Extracted data entries:
────────────────────────────────────────
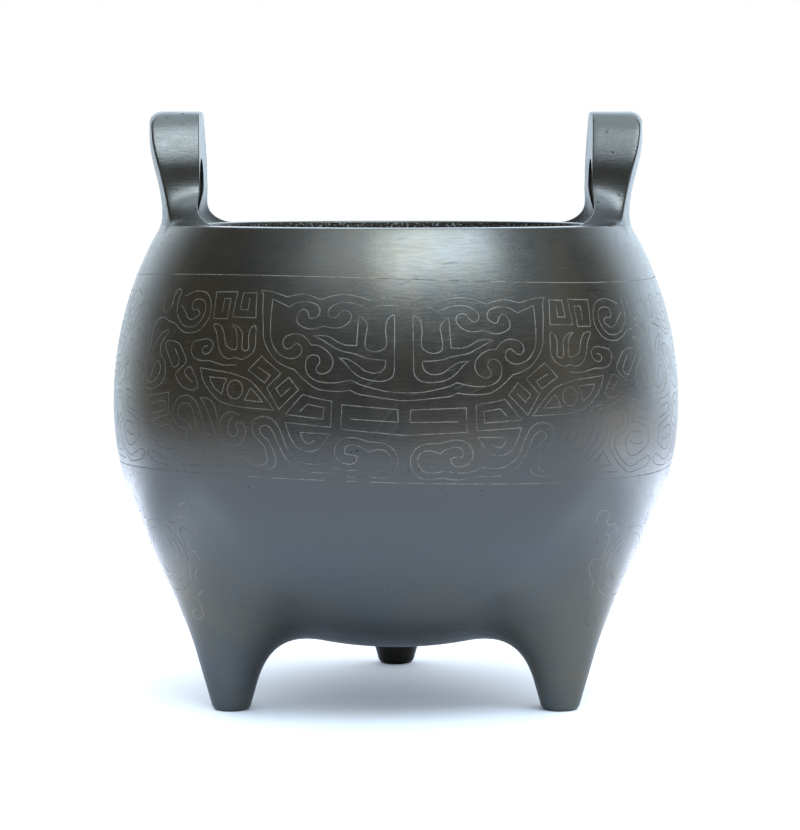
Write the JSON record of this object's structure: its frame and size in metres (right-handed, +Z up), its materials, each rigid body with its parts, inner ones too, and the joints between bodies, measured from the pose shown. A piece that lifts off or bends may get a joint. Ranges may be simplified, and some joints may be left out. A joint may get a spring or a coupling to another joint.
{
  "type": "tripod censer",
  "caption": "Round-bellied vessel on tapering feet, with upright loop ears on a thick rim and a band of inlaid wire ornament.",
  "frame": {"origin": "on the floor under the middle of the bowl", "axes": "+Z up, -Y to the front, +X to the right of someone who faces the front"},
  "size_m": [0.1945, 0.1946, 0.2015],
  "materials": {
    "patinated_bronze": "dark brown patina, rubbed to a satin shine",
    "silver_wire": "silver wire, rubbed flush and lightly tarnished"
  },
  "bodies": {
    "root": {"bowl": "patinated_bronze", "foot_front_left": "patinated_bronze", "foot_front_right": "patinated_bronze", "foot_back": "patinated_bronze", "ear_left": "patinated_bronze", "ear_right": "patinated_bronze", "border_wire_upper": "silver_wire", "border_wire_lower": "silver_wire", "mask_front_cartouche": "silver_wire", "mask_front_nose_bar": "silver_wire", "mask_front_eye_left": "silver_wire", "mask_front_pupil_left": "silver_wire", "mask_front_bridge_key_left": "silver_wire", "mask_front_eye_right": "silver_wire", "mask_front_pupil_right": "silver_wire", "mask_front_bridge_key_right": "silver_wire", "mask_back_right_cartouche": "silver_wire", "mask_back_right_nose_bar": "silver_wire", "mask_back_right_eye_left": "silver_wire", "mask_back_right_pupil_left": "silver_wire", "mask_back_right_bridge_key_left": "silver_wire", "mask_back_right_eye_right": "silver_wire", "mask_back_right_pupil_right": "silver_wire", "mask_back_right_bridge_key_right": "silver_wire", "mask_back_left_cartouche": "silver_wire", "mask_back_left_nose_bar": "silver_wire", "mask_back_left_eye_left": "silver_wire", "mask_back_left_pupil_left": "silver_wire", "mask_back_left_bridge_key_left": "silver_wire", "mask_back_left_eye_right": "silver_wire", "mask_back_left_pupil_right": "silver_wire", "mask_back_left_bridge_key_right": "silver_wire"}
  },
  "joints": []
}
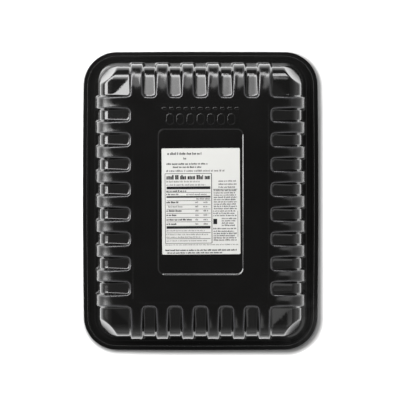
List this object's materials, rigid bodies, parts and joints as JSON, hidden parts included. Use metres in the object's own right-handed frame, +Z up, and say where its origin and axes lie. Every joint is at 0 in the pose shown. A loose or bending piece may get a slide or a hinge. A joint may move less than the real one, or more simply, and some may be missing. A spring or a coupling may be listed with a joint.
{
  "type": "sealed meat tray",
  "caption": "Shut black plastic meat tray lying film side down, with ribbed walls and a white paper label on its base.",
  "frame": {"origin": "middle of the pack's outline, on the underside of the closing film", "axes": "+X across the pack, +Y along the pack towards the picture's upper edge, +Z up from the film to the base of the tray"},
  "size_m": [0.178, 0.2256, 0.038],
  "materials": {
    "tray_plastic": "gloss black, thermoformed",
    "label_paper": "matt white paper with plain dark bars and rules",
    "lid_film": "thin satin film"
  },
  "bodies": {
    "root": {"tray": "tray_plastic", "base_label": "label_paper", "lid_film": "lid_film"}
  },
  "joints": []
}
────────────────────────────────────────
**Set exercise**. Every line from the one containing "List this object's" through the last line must be copied exactly; leave out the rest.

**Result of this exercise**.
List this object's materials, rigid bodies, parts and joints as JSON, hidden parts included. Use metres in the object's own right-handed frame, +Z up, and say where its origin and axes lie. Every joint is at 0 in the pose shown. A loose or bending piece may get a slide or a hinge. A joint may move less than the real one, or more simply, and some may be missing. A spring or a coupling may be listed with a joint.
{
  "type": "sealed meat tray",
  "caption": "Shut black plastic meat tray lying film side down, with ribbed walls and a white paper label on its base.",
  "frame": {"origin": "middle of the pack's outline, on the underside of the closing film", "axes": "+X across the pack, +Y along the pack towards the picture's upper edge, +Z up from the film to the base of the tray"},
  "size_m": [0.178, 0.2256, 0.038],
  "materials": {
    "tray_plastic": "gloss black, thermoformed",
    "label_paper": "matt white paper with plain dark bars and rules",
    "lid_film": "thin satin film"
  },
  "bodies": {
    "root": {"tray": "tray_plastic", "base_label": "label_paper", "lid_film": "lid_film"}
  },
  "joints": []
}